Can computer simulators demonstrate how to reduce lung damage in children?

Can computer simulators demonstrate how to reduce lung damage in children?
© iStock/Natali_Mis

According to researchers at the University of Warwick, UK, computer simulators can show how to reduce lung damage in children in intensive care.

It is often necessary for the use of mechanical ventilation for children in intensive care units, but this can damage the lungs of critically ill patients. However, according to engineering researchers it is possible to change ventilator settings to reduce the risk of damage without putting child patients at risk. And this theory to reduce lung damage was tested with computer simulators on replicated patients using data from real patients collected at the Children’s Hospital of Philadelphia, USA.

Computer simulators reducing damage to lungs

One of the most challenging diseases for doctors to manage in the paediatric intensive care unit is Paediatric Acute Respiratory Distress Syndrome (PARDS) and such a condition can arise due to several different causes, such as pneumonia, sepsis, trauma, and drowning.

Mechanical ventilation is a life-saving medical intervention for many such patients, but the forces and stresses applied by the ventilator can themselves further damage the lungs (so-called ventilator induced lung injury – VILI).

Now published in Intensive Care Medicine, Dr. Nadir Yehya, an attending physician in the paediatric intensive care unit at the Children’s Hospital of Philadelphia, along with researchers from the Department of Engineering at the University of Warwick have developed a computer simulator that predicts how different ventilator settings affect the lungs of individual child patients in the ICU.

Dr. Nadir Yehya from the Division of Critical Care Medicine at the Children’s Hospital of Philadelphia commented: “Collaborations such as these are essential for providing safe care for our sickest children.

“Computer simulations have been relatively under-utilised in paediatric intensive care, and we are excited about the opportunities to address critical areas of research using these technologies.”

Testing the waters of computer simulators

Using patient data, this simulator was used to safely investigate whether, and how, ventilator settings can be changed to be more ‘protective’, such as to lower the risk of causing VILI in different patients, while still maintaining adequate ventilation.

The researchers identified several strategies that, in simulated patients, led to significant reductions in variables that are associated with VILI, such as the volume of air displaced between inhalation and exhalation (known as tidal volumes) and driving pressures.

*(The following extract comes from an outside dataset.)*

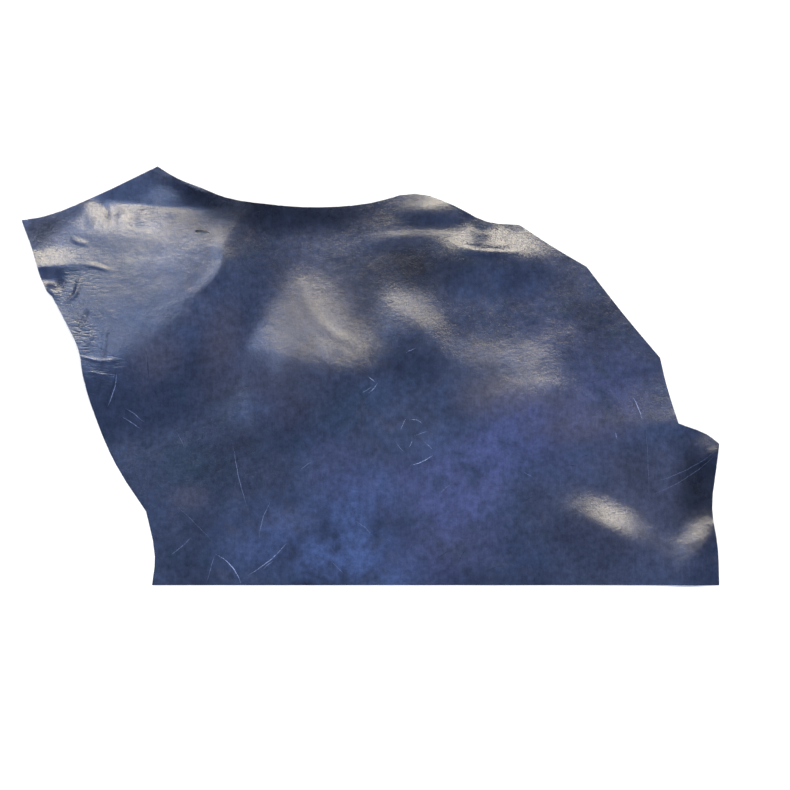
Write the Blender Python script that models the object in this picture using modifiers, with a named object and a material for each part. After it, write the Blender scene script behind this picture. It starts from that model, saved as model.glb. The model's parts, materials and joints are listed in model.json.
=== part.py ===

The next stage of this research will be to test these strategies in patients in formal prospective trials in order to evaluate the clinical benefits of more protective ventilation in real hospital environments.

Professor Declan Bates from the School of Engineering at the University of Warwick commented:

“It has been incredibly exciting to see the potential of computer simulators being realised to develop safer treatment strategies for critically ill children in the intensive care unit. We are sure that combining the expertise of medical doctors and engineers will bring about radical improvements in patient care and medical outcomes over the coming years.”